Authors

Discussion

Pathogenic animal trypanosomes infecting livestock have a significant economic and social impact in endemic areas. Trypanosoma congolense, which is particularly pathogenic in cattle, is currently controlled with chemotherapy and chemoprophylaxis, however, existing compounds are losing efficacy due to the emergence of drug-resistant parasites. Therefore, probing metabolic pathways will assist the development of in vitro culture methods, vital to the discovery of novel trypanocidal compounds. Our current understanding of the mitochondrial metabolism of trypanosomatids is mostly derived from studies involving T. brucei.
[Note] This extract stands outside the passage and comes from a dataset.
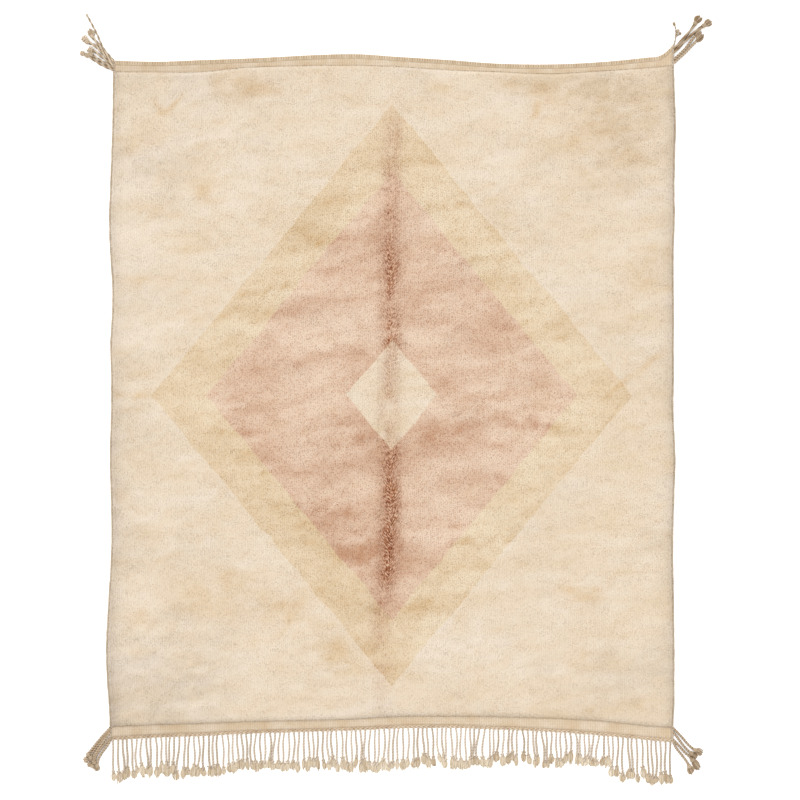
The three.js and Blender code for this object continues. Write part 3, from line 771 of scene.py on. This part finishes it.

However, our preliminary data show that the central carbohydrate metabolism of T. brucei differs to that of other, lesser studied livestock trypanosome species such as T. congolense and T. vivax. For example, T. congolense was shown to consume glucose at lower rates in vitro than T. brucei, and untargeted metabolomic analyses showed that less pyruvate is excreted as a metabolic end-product. Here, we investigate the source of mitochondrial acetate production in bloodstream form T. congolense IL3000 and T. brucei 427. Acetate was found to be excreted by T. congolense at significantly higher rates than T. brucei (138.0 vs. 16.6 nM/min/10⁸ cells). ¹H-NMR spectrometry revealed the primary sources of acetate production in T. congolense to be glucose-derived pyruvate and L-threonine. In vitro drug inhibition assays showed T. congolense to be more sensitive than T. brucei to inhibition with the pyruvate transport inhibitor UK5099, and the pyruvate dehydrogenase inhibitor arsenite (59.9 nM vs. 134.6 nM; 139.9 μM vs. 292.0 μM), suggesting an increased dependence on the mitochondrial acetate pathway in T. congolense. Together, these data suggest that bloodstream form T. congolense display similar metabolic characteristics to procyclic (insect-stage) T. brucei. This strengthens the previous observation that mitochondrial metabolism is distinctly different between T. congolense and T. brucei.